便秘がある高齢者は認知機能の低下が速い。認知機能スコアが2.7倍速く悪化

日経ビジネスより

慢性的な便秘がある高齢者は、そうでない人に比べて認知機能の低下が速いことが、東北大学の研究者らが行った研究によって明らかになりました。

慢性の便秘は健康な人にも見られますが、高齢者ではその割合が高くなります。近年、便秘の患者では、腸内細菌叢に変化が見られることが示され、腸内細菌叢が便秘の発症や持続に関係するのではないかと考えられるようになっています。

アルツハイマー病患者にも腸内細菌叢の組成の変化が観察されており、腸内細菌叢の変化は、炎症反応などを介して中枢神経にダメージを与えることが示唆されています。アルツハイマー病が進行すると、患者の水分摂取と身体活動が減少するために、便秘が悪化することも知られていました。

近年注目されている、腸の機能と脳の機能は互いに影響を及ぼしあうとする「脳腸相関」と呼ばれる状態が、アルツハイマー病の発症と進行に重要な役割を果たすと考えられてはいますが、どのようなメカニズムが背景にあるのかは明らかではありません。

今回は、既にアルツハイマー病または軽度認知障害と診断されている、便秘がある人たちと、便秘ではない人たちの間で、認知機能の低下速度に差があるかどうかを比較しました。2015年1月から2020年12月までの期間に、東北大学病院のもの忘れ外来を初めて受診した328人をスクリーニングしました。

アルツハイマー病またはMCIと診断された患者で、2021年12月までの期間に、頭部MRI検査と神経心理学的検査を6~46カ月間隔で2回受けており、分析に必要な情報がそろっていた84人(平均年齢77.4歳、男性が36人)を選びました。

認知機能の評価には、認知症スクリーニング検査のグローバルスタンダードであるMMSEの日本語版と、アルツハイマー病による認知機能障害を評価するADAS-Cogの日本語版を用いました。海馬の体積の縮小とDWMLの増大は、認知機能低下リスクの上昇を意味します。

対象となった84人のうち、8人が一人暮らしで、20人が介護サービスを利用していました。アルツハイマー病と診断された38人は、全員が認知症治療薬の処方を受けていました。便秘患者20人のうち13人には、下剤または整腸剤が処方されていました。便秘あり群となし群で、女性の割合、平均年齢、学歴には差はなく、両群に含まれていたアルツハイマー病患者の割合や、初回受診時に重症の認知機能低下が認められた患者の割合も同様でした。

初回受診時点で行われた血液検査の結果も両群間でほぼ同様でしたが、唯一の例外は、主に腸の粘膜細胞から分泌され、脳血管疾患と認知症に関係することが示唆されている、ホモシステインの値でした。

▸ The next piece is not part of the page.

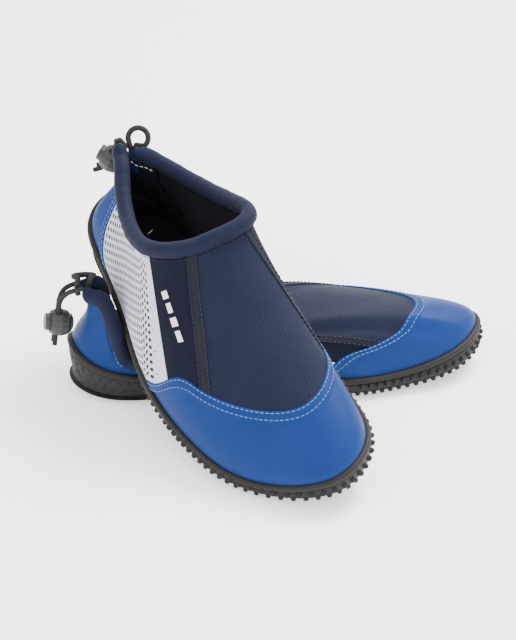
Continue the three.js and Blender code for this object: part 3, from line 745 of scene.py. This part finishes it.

便秘あり群が14.6nmol/mL、便秘なし群は11.5nmol/mLと、前者のほうが有意に高くなっていました。

MMSEのスコアについては、両群ともに2回目の測定の結果が初回から変化しておらず、経時的な低下傾向は見られませんでした。ADAS-Cogのスコアには経時的な上昇が認められ、上昇レベルは、便秘あり患者が1年あたり2.3544ポイント、便秘なし患者では0.8592ポイントでした。

この結果は、便秘あり群では、便秘なし群に比べ、認知機能の低下が2.7倍速いことを示唆します。

まず、海馬の体積の年間減少量には差は見られませんでした。年間変化量は、便秘あり群が24.48mL、便秘なし群は14.83mLで、便秘あり群ではDWMLの増大が1.65倍速く生じていました。得られた結果は、便秘が、認知機能の低下の加速と、DWMLの増大の加速に関係することを示しました。

この研究が対象とした人数は少なく、統計学的な検出力は高くなかったため、「より大規模な集団を追跡する研究を行って、今回得られた結果を確認する必要がある」と著者らは述べています。